For persistent issues, always consult your specific manual. The process for an E-Z Up with its Auto Slider® Pull Pin differs from a generic pop-up tent model. Forcing a mechanism designed for a specific release pattern is a shortcut to a broken tent.

Frequently Asked Questions

Can you really not collapse a pop-up tent by yourself?

You can collapse a small, low-tension pop-up tent (like a 4-person beach shelter) by yourself using the taco method. For any standard 8×10 foot or larger party canopy, the manufacturer’s instructions explicitly require two people. The manual for the 8 FT x 10 FT Pop-Up Tent (Model #159) doesn’t suggest it; it states the canopy “will not easily close” with one person due to the frame tension.

What’s the most common reason a pop-up tent won’t collapse?

The top three reasons are, in order: 1) A guy line or stake is still attached, anchoring a corner. 2) A roof locking mechanism (like a pull pin or toggle) is still engaged. 3) You are attempting a solo collapse on a tent that requires two people, creating unbalanced force. Always check these before applying more muscle.

How do you fix a pop-up tent that is stuck open?

Stop forcing it. Partially re-open the tent if possible. Clear any debris from the scissor joints and ensure no canopy fabric is pinched in the hinges. For stiff leg lock buttons, apply a dry silicone spray. If a roof lock is stuck, have a helper lift up on the canopy’s center to relieve tension before you try the release again. Never hammer or use excessive leverage.

Is it okay to leave a pop-up tent set up for a week?

For short-term use at a multi-day event, it’s generally fine if it’s properly secured with stakes and guy lines. However, UV radiation from prolonged sun exposure breaks down the fabric and plastic components much faster than you’d think. For permanent or semi-permanent shade, invest in a structure made from UV-stabilized materials.

What is the absolute best practice for off-season storage?

Ensure the canopy is bone-dry. Fold it loosely following its natural seams, don’t cram it. Store it in its original carry bag (or a larger breathable bag) in a cool, dry, indoor space like a closet. Avoid damp basements and hot attics, as both extremes accelerate material degradation.

The Bottom Line

Collapsing a pop-up tent isn’t a test of strength; it’s a lesson in following the frame’s engineered sequence. For the large canopies that are staples of tailgates and backyard parties, that means recruiting a partner.

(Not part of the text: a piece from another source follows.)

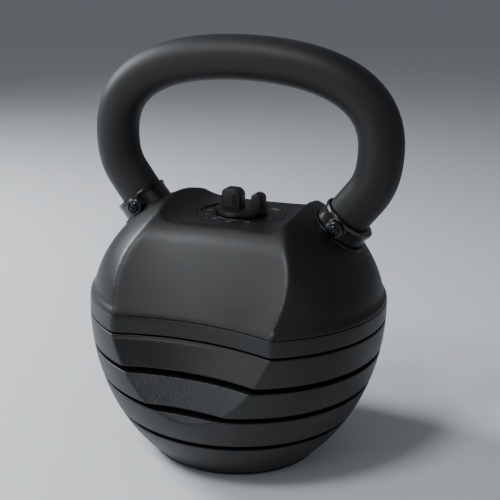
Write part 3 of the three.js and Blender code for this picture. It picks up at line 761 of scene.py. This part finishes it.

The coordinated, two-person walk-in method protects what is often a $200+ investment.

Remember, the prep work, clearing the site, releasing every anchor, and lowering legs evenly, is what prevents the most common and costly failures. The solo taco method is a brilliant hack for your smaller pop-up beach tents, but never try to hero your way through a takedown meant for four hands.

Finally, treat drying and storage as part of the takedown process, not an afterthought. An hour of air-drying time is a cheap insurance policy against buying a replacement from our list of the best tents under $100 next season. Your future self, pulling out a fresh-smelling, ready-to-go canopy, will be grateful you took the care.